### What is required:
Where the string "array" occurs in the material below, report the whole line.

### Supplied material:
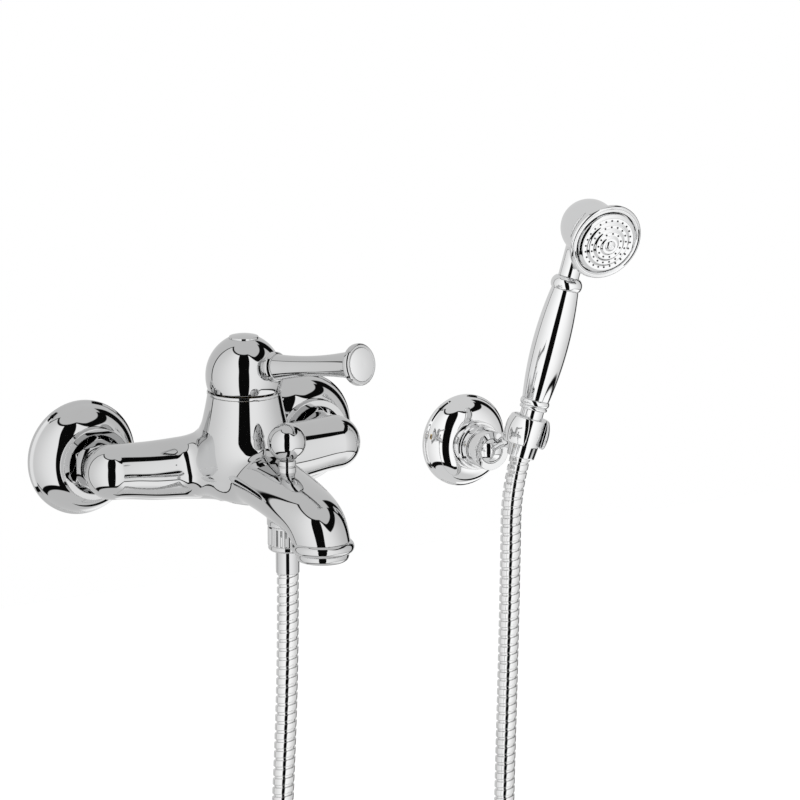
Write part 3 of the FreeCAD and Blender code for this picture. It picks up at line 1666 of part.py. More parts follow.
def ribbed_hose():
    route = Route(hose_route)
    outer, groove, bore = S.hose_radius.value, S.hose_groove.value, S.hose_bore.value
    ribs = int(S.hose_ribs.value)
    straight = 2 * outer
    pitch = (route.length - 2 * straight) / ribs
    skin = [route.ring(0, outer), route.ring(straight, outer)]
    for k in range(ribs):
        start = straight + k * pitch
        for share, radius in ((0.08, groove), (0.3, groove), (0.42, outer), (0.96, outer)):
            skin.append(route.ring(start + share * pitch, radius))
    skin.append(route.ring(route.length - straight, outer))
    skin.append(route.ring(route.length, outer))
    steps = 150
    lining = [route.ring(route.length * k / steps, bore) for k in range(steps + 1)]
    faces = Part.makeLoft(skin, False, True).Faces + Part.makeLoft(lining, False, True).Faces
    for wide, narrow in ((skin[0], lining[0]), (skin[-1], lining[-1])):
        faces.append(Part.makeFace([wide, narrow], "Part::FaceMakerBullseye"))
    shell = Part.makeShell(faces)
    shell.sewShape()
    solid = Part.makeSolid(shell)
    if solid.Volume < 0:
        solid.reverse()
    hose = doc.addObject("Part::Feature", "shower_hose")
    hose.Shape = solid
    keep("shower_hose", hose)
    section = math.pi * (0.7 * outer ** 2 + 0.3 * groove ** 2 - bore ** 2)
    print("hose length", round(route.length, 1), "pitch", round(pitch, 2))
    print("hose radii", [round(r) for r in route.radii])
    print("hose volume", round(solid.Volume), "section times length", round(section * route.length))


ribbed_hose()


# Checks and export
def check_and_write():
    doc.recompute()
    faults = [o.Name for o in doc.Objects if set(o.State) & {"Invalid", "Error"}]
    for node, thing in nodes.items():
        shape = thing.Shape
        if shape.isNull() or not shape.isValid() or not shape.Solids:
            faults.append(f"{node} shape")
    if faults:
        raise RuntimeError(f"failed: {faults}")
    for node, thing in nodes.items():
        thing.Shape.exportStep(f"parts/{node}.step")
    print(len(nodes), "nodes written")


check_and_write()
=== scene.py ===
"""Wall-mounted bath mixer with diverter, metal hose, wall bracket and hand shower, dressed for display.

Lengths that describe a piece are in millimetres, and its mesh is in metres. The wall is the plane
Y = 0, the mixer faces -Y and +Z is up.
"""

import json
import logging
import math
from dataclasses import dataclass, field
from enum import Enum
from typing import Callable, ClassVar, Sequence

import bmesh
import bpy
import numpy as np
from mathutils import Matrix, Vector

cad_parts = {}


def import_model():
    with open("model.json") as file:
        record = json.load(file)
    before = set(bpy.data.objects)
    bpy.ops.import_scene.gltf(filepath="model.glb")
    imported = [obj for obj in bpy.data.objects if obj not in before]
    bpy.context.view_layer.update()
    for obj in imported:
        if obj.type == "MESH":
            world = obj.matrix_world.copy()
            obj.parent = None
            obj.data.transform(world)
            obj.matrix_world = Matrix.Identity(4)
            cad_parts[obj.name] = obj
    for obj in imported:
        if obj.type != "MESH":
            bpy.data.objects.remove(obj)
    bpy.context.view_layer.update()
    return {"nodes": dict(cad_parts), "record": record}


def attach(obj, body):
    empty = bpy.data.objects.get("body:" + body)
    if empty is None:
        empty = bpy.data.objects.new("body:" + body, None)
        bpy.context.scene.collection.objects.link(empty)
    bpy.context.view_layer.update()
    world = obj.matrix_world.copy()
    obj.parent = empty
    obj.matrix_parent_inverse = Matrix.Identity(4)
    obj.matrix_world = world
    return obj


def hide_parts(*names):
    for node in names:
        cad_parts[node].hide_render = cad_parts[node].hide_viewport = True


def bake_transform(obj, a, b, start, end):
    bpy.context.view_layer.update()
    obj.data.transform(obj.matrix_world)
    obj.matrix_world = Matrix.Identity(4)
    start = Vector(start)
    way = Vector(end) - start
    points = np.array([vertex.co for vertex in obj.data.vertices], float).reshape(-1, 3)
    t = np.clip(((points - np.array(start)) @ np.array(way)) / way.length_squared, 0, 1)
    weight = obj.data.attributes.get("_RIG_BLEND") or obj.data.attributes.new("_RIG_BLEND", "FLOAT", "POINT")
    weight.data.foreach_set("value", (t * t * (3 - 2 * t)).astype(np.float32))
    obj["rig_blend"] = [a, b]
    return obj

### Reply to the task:
    points = np.array([vertex.co for vertex in obj.data.vertices], float).reshape(-1, 3)
    t = np.clip(((points - np.array(start)) @ np.array(way)) / way.length_squared, 0, 1)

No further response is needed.